Although not granted U.S. citizenship until 1924, many Navajo served in the First World War. In WW II 400 Navajo “Code Talkers” played a major part in winning the war in the Pacific by developing a communication system based on their Native language that was impossible for the Japanese to break. Over 3,000 Navajo also served in the Army, Navy, Marine Corps, and Women’s Army Corps. While several thousand more left the reservation to work in war-related industries. The arm patch of the Navajo Code Talkers Association says, “the language they were forbidden to speak is the same language that saved this nation.”

Despite operating three casinos (2 NM, 1 AZ) the Navajo Nation Gaming Enterprise has only turned over about $6 million in profits to the tribe. Many Elders on the reservation face food insecurity. Adopt-A-Native-Elder delivers food, medical supplies, firewood and other forms of support as well as marketing Navajo weaving and jewelry through its website – and is one of the local charitable organizations we now support.

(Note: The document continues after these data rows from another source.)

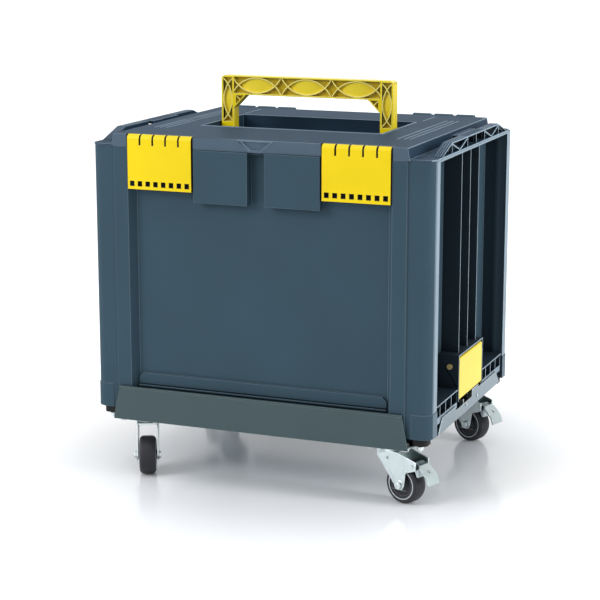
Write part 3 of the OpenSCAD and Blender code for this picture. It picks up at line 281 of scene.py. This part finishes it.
def set_tones(mesh, rule, edge_tone):
    count = len(mesh.polygons)
    index = np.zeros(count, dtype=np.int32)
    middle, normal = np.zeros(count * 3), np.zeros(count * 3)
    mesh.polygons.foreach_get("material_index", index)
    mesh.polygons.foreach_get("center", middle)
    mesh.polygons.foreach_get("normal", normal)
    tone = rule(middle.reshape(-1, 3) / MM, normal.reshape(-1, 3)) if rule else np.zeros(count)
    # A bevel's faces get the painted highlight of an edge, unless they lie in deep painted shade
    lit_bevel = (index == BEVEL_SLOT) & (tone > DARKEST_HIGHLIGHTED) & (tone < edge_tone)
    tone = np.where(lit_bevel, edge_tone, tone)
    mesh.attributes.new("tone", "FLOAT", "FACE").data.foreach_set("value", tone.astype(np.float32))
    mesh.polygons.foreach_set("material_index", np.zeros(count, dtype=np.int32))


def flat_copy(node, cuts):
    bm = bmesh.new()
    bm.from_mesh(NODES[node].data)
    bmesh.ops.remove_doubles(bm, verts=bm.verts, dist=WELD_MM * MM)
    bmesh.ops.dissolve_limit(bm, angle_limit=math.radians(FLAT_DEG), verts=bm.verts, edges=bm.edges)
    for point, across, picked in cuts:
        chosen = [f for f in bm.faces if picked(f.calc_center_median() / MM, f.normal)]
        edges = list({e for f in chosen for e in f.edges})
        corners = list({v for f in chosen for v in f.verts})
        bmesh.ops.bisect_plane(bm, geom=chosen + edges + corners, plane_co=Vector(point) * MM,
                               plane_no=across, dist=ON_PLANE)
    return bm


def weigh_edges(bm, narrow_share, wide):
    share = bm.edges.layers.float.new("bevel_weight_edge")
    for e in bm.edges:
        if not e.smooth:
            middle = (e.verts[0].co + e.verts[1].co) / 2 / MM
            e[share] = 1.0 if wide and wide(middle) else narrow_share


def bevelled(mesh, mat, width_mm):
    mesh.materials.append(mat)
    mesh.materials.append(mat)
    temp = bpy.data.objects.new(mesh.name, mesh)
    bpy.context.scene.collection.objects.link(temp)
    bevel = temp.modifiers.new("edge_radius", "BEVEL")
    bevel.width = width_mm * MM
    bevel.segments = 2
    bevel.limit_method = "WEIGHT"
    bevel.use_clamp_overlap = False
    bevel.miter_outer = "MITER_SHARP"
    bevel.harden_normals = True
    bevel.material = BEVEL_SLOT
    return evaluated_mesh(temp)


def softened(node, mat, slot, width_mm, rule=None, edge_tone=0.6, wide=None, cuts=()):
    bm = flat_copy(node, cuts)
    mark_sharp(bm, SHARP_DEG)
    widest = WIDE_MM if wide else width_mm
    weigh_edges(bm, width_mm / widest, wide)
    mesh = bpy.data.meshes.new(node + "_copy")
    bm.to_mesh(mesh)
    bm.free()
    done = bevelled(mesh, mat, widest)
    done.name = node + "_dressed"
    set_tones(done, rule, edge_tone)
    done.materials.pop(index=BEVEL_SLOT)
    obj = place_piece(done, node + "_dressed", BODY_OF[node], slot, node)
    print(obj.name, len(obj.data.polygons), "faces")


# %% [markdown]
# ## Where each piece gets painted shade and painted highlights
# The side pockets of the case, the windows of the lid's flanges, the sunk
# triangles of the handle and the holes of the latches get painted shade. The
# outermost faces, which catch the light, get painted highlights and are the
# palest. A rule gets the middle of every face and the way it faces. It lists
# places with their tones, and where two places overlap the later one holds.

# %% What the rules share: places in millimetres, and shares of a normal
DEAD_ON, NEARLY, SQUARE, MOSTLY, TOWARDS, HALFWAY, EDGE_ON = 0.97, 0.95, 0.9, 0.8, 0.6, 0.5, 0.3


def box_mm(node):
    return [[round(v / MM, 3) for v in corner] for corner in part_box(node)]


def between(values, ends):
    return (values > ends[0]) & (values < ends[1])


def outward(spot, facing):
    return facing[:, 0] * np.sign(spot[:, 0])


def toned(*rows):
    tone = np.zeros(len(rows[0][0]))
    for picked, value in rows:
        tone[picked] = value
    return tone


# %% The front latches and the walls around them
# The latch's inner side, lower edge and outer side, and the gap all round it
(LATCH_IN_X, _, LATCH_LOW_Z), (LATCH_OUT_X, _, _) = box_mm("front_latch_right")
LATCH_GAP, LATCH_RIM = 1.0, 0.4
LATCH_HOLES_Z = LATCH_LOW_Z + 1.5, LATCH_LOW_Z + 12.5
# The strip of painted shade beside it, and how far the wall behind it, painted dark as shade, peeps out
SHADE_OVER, PEEP_BELOW, PEEP_BESIDE = 0.5, 0.9, 0.3
SHADE_X = LATCH_IN_X - LATCH_GAP - SHADE_OVER, LATCH_OUT_X + LATCH_GAP + SHADE_OVER
# The walls that this paints with shade, counted from the middle of the case and the floor
BAY_Z, BAY_Y, FRONT_Y, UPPER_Z = LATCH_LOW_Z - LATCH_GAP, -160.0, -150.0, 200.0
TUB_Y, TUB_NEAR = -166.0, 0.5


def behind_latch(spot, facing):
    return abs(facing.y) > SQUARE and abs(spot.y - TUB_Y) < TUB_NEAR and spot.z > UPPER_Z


def beside_latch(spot, facing):
    return facing.y < -HALFWAY and spot.y < FRONT_Y and spot.z > UPPER_Z


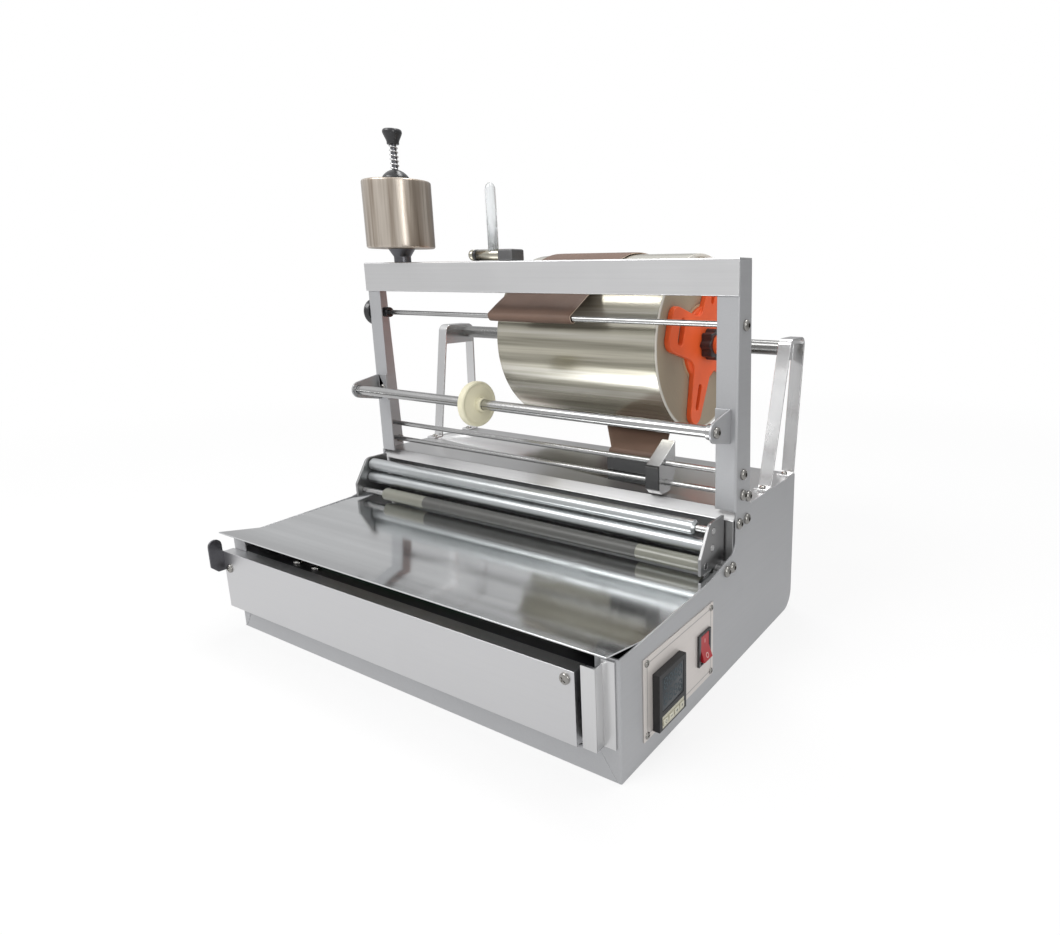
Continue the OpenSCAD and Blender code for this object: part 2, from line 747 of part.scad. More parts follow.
// Front rod on its two arms
arm_in = 6;
arm_t = 2;
arm_foot_w = 12;
arm_foot_h = 29;
arm_ring_r = 9;
arm_x1 = side_x - arm_in;
arm_x0 = arm_x1 - arm_t;
arm_foot_x = arm_x0 - arm_foot_w / 2;
rod_end_out = 2;
module rod_arm(hole_r) {
    up = atan2(arm_foot_h / 2 - arm_ring_r, front_rod_reach) + 90;
    plate = concat(arc([front_rod_y, front_rod_z], arm_ring_r, up, 360 - up, 16),
        [[leg_back, front_rod_z - arm_foot_h / 2], [leg_back, front_rod_z + arm_foot_h / 2]]);
    difference() {
        union() {
            along_x(arm_x0, arm_x1, plate);
            block(arm_x0 - arm_foot_w, arm_x1, leg_back - arm_t, leg_back, front_rod_z - arm_foot_h / 2,
                front_rod_z + arm_foot_h / 2);
        }
        rod_x(arm_x0 - over, arm_x1 + over, front_rod_y, front_rod_z, hole_r);
        translate([arm_foot_x, front_y + leg_back - arm_t - over, front_rod_z]) rotate([-90, 0, 0])
            cylinder(h = arm_t + 2 * over, r = foot_screw_r + bolt_clear);
    }
}
module left_rod_arm() { color("silver") mirror([1, 0, 0]) rod_arm(front_rod_r + run); }
module right_rod_arm() { color("silver") rod_arm(bolt_r + bolt_clear); }

module front_rod() {
    end_x = -side_x - rod_end_out;
    ring_r = 6.5;
    ring_w = 5;
    color("silver") {
        rod_x(end_x + front_rod_r, arm_x0, front_rod_y, front_rod_z, front_rod_r);
        translate([end_x + front_rod_r, front_y + front_rod_y, front_rod_z]) sphere(r = front_rod_r);
        rod_x(arm_x0 - ring_w, arm_x0, front_rod_y, front_rod_z, ring_r);
    }
}

module guide_wheel() {
    rim_r = 2;
    hub_r = 7;
    hub_out = 6;
    web = 2;
    half = wheel_w / 2;
    bore = front_rod_r + run;
    rim = concat([[bore, -half], [wheel_r - rim_r * 2, -half + web / 2]],
        arc([wheel_r - rim_r, -half + rim_r], rim_r, -90, 0),
        arc([wheel_r - rim_r, half - rim_r], rim_r, 0, 90), [[wheel_r - rim_r * 2, half - web / 2],
            [hub_r, half],
        [hub_r, half + hub_out], [bore, half + hub_out]]);
    color("beige") translate([wheel_x, front_y + front_rod_y, front_rod_z]) rotate([0, 90, 0])
        rotate_extrude() polygon(rim);
}

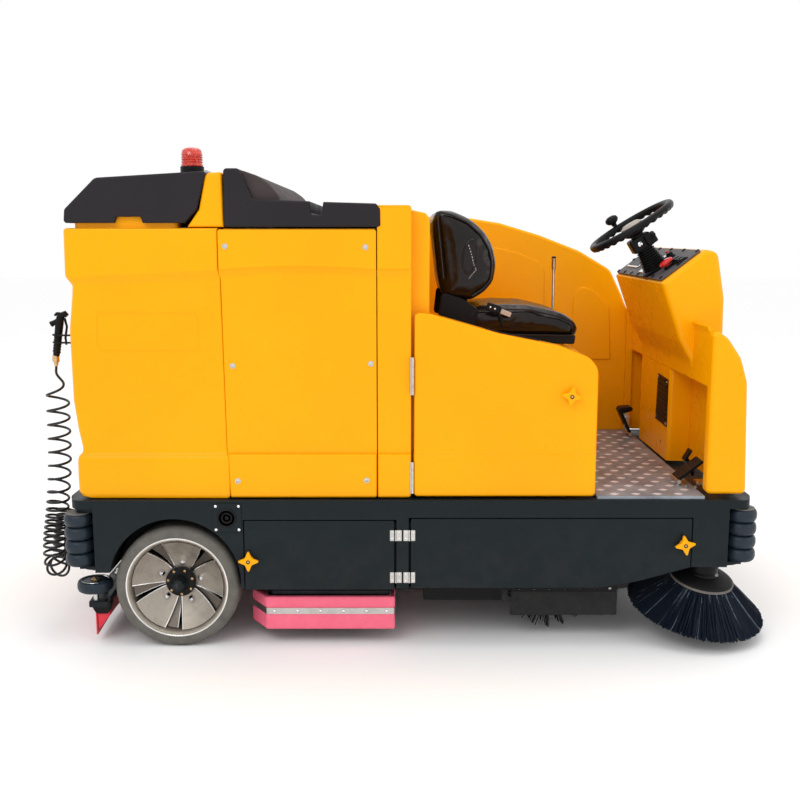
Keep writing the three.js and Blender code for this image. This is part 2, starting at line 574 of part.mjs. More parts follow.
for (const [side, sign] of SIDES) {
  const brush = groupAt([BRUSH_AT[0], sign * BRUSH_AT[1], BRUSH_AT[2]],
    [-sign * BRUSH_OUTWARD, BRUSH_FORWARD, 0]);
  place(`side_brush_${side}`, BRISTLE, turnedZ([[0, 92], [50, 92], [108, 96], [BRUSH_RADIUS, 0],
    [BRUSH_RADIUS, 12], [122, 122], [60, BRUSH_TOP], [0, BRUSH_TOP]], [0, 0, 0], 24), brush);
  const motor = join(turnedZ(rod(54, 46), [0, 0, BRUSH_TOP + GAP], 20),
    box(-150, 10, -22, 22, BRUSH_TOP + 22, BRUSH_TOP + 46));
  place(`side_brush_arm_${side}`, BLACK, motor, brush);
}

// ---------------------------------------------------------------- spray hose
// The wash gun hangs in a holder on the tail, and its coiled hose hangs below it, is pushed
// outward by the bumper, turns at its lowest point and comes back up to the tail fitting.
const GUN_Y = -430;
const GUN_FOOT = [-1243, GUN_Y, 962];
const GUN_HEAD = [-1219, GUN_Y, 1146];
place('gun_holder', BLACK, join(box(-1240, -1107, GUN_Y - 38, GUN_Y - 20, 1040, 1076),
  box(-1119, -1107, GUN_Y - 46, GUN_Y + 30, 1022, 1092)));
place('spray_gun', BLACK, join(bar(GUN_FOOT, GUN_HEAD, 16),
  bar([-1222, GUN_Y, 1122], [-1254, GUN_Y, 1108], 12)));
const HOSE_ROUTE = [
  [-1244, GUN_Y, 958.5], [-1245, GUN_Y, 800], [-1249, GUN_Y, 620], [-1266, GUN_Y, 450],
  [-1284, GUN_Y, 320], [-1290, -414, 238], [-1292, -372, 204], [-1290, -330, 232],
  [-1284, -316, 310], [-1270, -312, 410],
].map((point) => new THREE.Vector3(...point));
const HOSE_COIL_RADIUS = 45;
const HOSE_STEPS = 28;
const coilSection = new THREE.Shape().absarc(0, 0, HOSE_COIL_RADIUS, 0, 2 * Math.PI);
place('spray_hose', RUBBER, solid(new THREE.ExtrudeGeometry(coilSection, {
  extrudePath: new THREE.CatmullRomCurve3(HOSE_ROUTE), steps: HOSE_STEPS, curveSegments: 5,
  bevelEnabled: false,
})));

export default machine;
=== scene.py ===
# Ride-on scrubber: the fine visual model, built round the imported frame.
# Lengths in the tables and helpers are millimetres, +X is forward, +Y is left; meshes are in metres.
import math
import random

import bmesh
import bpy
from mathutils import Matrix, Vector


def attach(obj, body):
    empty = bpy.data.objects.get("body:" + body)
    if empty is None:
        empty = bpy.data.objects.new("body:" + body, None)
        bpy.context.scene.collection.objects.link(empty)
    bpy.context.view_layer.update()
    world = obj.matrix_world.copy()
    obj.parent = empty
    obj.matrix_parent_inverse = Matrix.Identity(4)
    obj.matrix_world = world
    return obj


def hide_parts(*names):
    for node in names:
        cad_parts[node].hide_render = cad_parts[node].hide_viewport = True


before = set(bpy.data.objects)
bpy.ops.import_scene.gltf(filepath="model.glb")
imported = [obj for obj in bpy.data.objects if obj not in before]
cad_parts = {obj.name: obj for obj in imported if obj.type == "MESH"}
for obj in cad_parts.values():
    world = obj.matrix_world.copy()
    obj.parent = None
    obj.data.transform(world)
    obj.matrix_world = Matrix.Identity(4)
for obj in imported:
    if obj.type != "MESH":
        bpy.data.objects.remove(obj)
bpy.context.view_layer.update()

MM = 0.001
random.seed(7)

CHASSIS = "chassis"
SIDES = (("right", -1), ("left", 1))
BODY_HALF = 620
HALF_WIDTH = 640
DRIVER_Y = -150
WHEEL_X, WHEEL_Y, WHEEL_RADIUS = -802, 566, 215
STEER = Matrix.Translation((838, DRIVER_Y, 1431)) @ Matrix.Rotation(math.radians(-32), 4, "Y")
CONSOLE = Matrix.Translation((887, 0, 1249)) @ Matrix.Rotation(math.radians(-37.2), 4, "Y")


# ------------------------------------------------------------------ camera, light, floor
LENS_MM, SENSOR_MM = 45.72, 36
CAMERA_PLACE = (-0.0396, -3.983, 1.4144)       # metres
CAMERA_DOWN, CAMERA_TURN = 9.224, -0.1         # degrees below level, and about the vertical


def make_camera():
    data = bpy.data.cameras.new("camera")
    data.sensor_width = SENSOR_MM
    data.lens = LENS_MM
    data.clip_end = 100
    camera = bpy.data.objects.new("camera", data)
    camera.location = CAMERA_PLACE
    camera.rotation_euler = (math.radians(90 - CAMERA_DOWN), 0, math.radians(CAMERA_TURN))
    bpy.context.scene.collection.objects.link(camera)
    bpy.context.scene.camera = camera


def make_area_light(name, place, target, size, power):
    data = bpy.data.lights.new(name, "AREA")
    data.shape = "RECTANGLE"
    data.size, data.size_y = size
    data.energy = power
    light = bpy.data.objects.new(name, data)
    light.location = place
    light.rotation_euler = (Vector(target) - Vector(place)).to_track_quat("-Z", "Y").to_euler()
    bpy.context.scene.collection.objects.link(light)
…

After having been inculcated with the prudent wisdom of our Puritan forefathers for 70+ years we are now trying to expand our horizons with the wise sayings of the Elders of our new southwest homeland. Many are similar, “Be patient and you will attain success.” Some are clearly more applicable to this part of the world, “A rattlesnake’s tail is the most eloquent thing on earth.” Others need to be modified to fit our New England sensibilities. “One ought to give his wealth to the worthy who are going to make the best use of it” The Diné are worthy for sure. And extremely generous.  But our genetic makeup tells us, “all things in moderation.” Except, of course, moderation.